When do you realize, or come to the conclusion that it is time to let go of relationship, whether it be platonic or romantic? It is a heavy-hearted choice; decision. You must decide to let go of all the time and effort you put into that relationship, all the sweat and tears. Sometimes cutting the cord is a liberating decision that we must all face at some point in our lives. Other times, it is heartbreaking, causes emotional havoc in our body and soul.
I am a person that cares deeply, I am cautious, sometimes skeptical but I don’t let that hold me back from experiencing life. That way of living comes with a lot of decisions like this one. But you also have to know when to give out second chances.
I find that these types of people are the ones you should really consider to keep in your life or to cut them like cold turkey, respectively.
- Favour seekers– These are people who take advantage of you, and they do not really care whether you are hurt or left in the dust afterwards, they got what they came to you for. That is what they do, they come seeking for help, and to us it feels good being needed, but after they get what they wanted suddenly are nowhere to be found unless they need something again. Notice how I did not mention that they want you? We deserve better from people. Do not settle for a relationship where you feel like you don’t get anything you need in return, balancing out the give and take. In this case it is always tipped in their favour.
- Pessimistic’s– People who are always negative (for the most part anyways). Do you have a friend who has been going through a rough patch (no matter how minor it seems) and you just want to help? In any way you can? These people usually deny and shut you down every time you offer to help or be any kind of supporting friend. They constantly bring your mood down, or they are saying that keep wanting to “fix” them or “change” them. It can take a lot out of you! If you do not catch yourself you may become just like them to your other friends because you are constantly in a negative mood as a result of this pessimistic person – it is a domino effect. I am not saying that people can’t vent, but every person has to monitor how much they vent to their friends and family. Sound familiar?
- Controlling and Jealous– Are you independent? No? It doesn’t matter if you are an independent person or if you are one. The same goes for all people anywhere: you deserve people who can respect you and your independence. Not only in romantic relationships as this category is more likely to come up these days under that category because of history and pop cultures reputation with the romantic controlling behaviour, but with friends and family as well. If you are out with whomever and you have a friend who will become angry if you don’t call, text or ‘Snapchat’ them back; because they come to the conclusion that you are betraying them in some way, demanding to know what you were doing, and who with (remember friends do this too).

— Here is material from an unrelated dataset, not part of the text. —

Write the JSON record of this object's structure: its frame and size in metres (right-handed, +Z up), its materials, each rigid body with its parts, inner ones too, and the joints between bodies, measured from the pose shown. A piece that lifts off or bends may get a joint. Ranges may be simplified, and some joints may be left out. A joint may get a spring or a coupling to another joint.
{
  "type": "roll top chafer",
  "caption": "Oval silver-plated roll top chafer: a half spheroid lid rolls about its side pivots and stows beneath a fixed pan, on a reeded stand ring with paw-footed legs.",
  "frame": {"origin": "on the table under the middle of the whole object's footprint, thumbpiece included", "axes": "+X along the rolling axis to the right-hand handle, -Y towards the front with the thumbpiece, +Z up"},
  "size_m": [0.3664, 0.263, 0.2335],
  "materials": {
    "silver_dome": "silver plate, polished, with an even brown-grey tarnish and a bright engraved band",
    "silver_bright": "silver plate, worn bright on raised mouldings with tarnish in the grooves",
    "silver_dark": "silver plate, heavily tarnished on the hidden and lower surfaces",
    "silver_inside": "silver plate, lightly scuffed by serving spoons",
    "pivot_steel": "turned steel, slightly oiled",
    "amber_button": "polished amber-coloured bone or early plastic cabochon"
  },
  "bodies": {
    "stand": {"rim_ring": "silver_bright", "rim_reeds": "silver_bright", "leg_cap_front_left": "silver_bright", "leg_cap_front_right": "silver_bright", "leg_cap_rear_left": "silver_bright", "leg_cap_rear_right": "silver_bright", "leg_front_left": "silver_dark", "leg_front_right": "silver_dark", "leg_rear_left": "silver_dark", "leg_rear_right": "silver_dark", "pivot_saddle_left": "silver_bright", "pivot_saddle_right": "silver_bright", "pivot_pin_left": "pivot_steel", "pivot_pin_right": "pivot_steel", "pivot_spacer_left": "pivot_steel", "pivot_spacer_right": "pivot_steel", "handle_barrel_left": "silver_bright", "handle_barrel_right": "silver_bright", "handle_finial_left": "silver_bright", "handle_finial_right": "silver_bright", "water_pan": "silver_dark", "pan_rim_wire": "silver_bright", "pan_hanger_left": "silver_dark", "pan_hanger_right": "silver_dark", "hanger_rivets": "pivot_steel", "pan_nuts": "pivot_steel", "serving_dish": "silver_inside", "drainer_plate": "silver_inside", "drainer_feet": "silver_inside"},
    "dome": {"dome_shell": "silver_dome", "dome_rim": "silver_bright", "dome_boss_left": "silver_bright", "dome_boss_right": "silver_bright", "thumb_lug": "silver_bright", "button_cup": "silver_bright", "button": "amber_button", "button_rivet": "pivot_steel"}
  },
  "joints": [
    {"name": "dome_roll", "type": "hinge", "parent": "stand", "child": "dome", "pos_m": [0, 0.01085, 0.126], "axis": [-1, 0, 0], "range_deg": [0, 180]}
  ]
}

- Judgmental “critics”– This one is easy and hard to make the decision with. You may feel like they have merit in saying things like “you really should not have worn that top with those pants” or more subtle “cannot believe you did that“/”You seriously did that?” with the “I am just kidding” afterwards. It is like Double Speak, you feel as if it is almost an incredible funny story and that they think so too, but then they add the “just kidding” and you are left wondering if it is an insult now instead of a funny story or confiding in a friend about something then left feeling judged. I am not just talking about one, two or a handful of times that a friend has done this; I am saying to look for a pattern in your friend’s behaviour and evaluate from there.
- “Wasn’t my fault” – People that do not take responsibility for their actions or words. Like in romantic relationships “you are trying to change me” when in all honesty you are trying to be a supportive friend and let them talk about their issues or whatever they say and acknowledge about themselves negatively; vent. This is when they turn around and say that you are trying to change them and that they just can’t be who you want them to be etc. This is one I am very familiar with. These are people who can barely trust themselves and definitely not other people when it comes to real and true emotions and situations. If it becomes habit, when they show no signs of getting a better attitude or steps into taking responsibility for their actions and their own thoughts then it may not be worth being that supportive friend.
I know I started this off with a negative note but it is really important for your well-being and when enough is enough. When there is no doubt that someone couldn’t fault you for ‘cutting the cord’ that is when it is most important because then you are just being used and you know it in some level.
You need people who can inspire, motivate, teach, support and who genuinely want you. Sometimes those people you cut out come back you can see if they have changed and will be a good friend to have in your life. Just don’t give out second chances freely, there has to be a point when second chances run out.
This is my opinion. If you act like the above then I suggest you step back and look at how you are around people and see if you like the person you are being. Be careful and watch how much you vent, complain, control and avoid blame.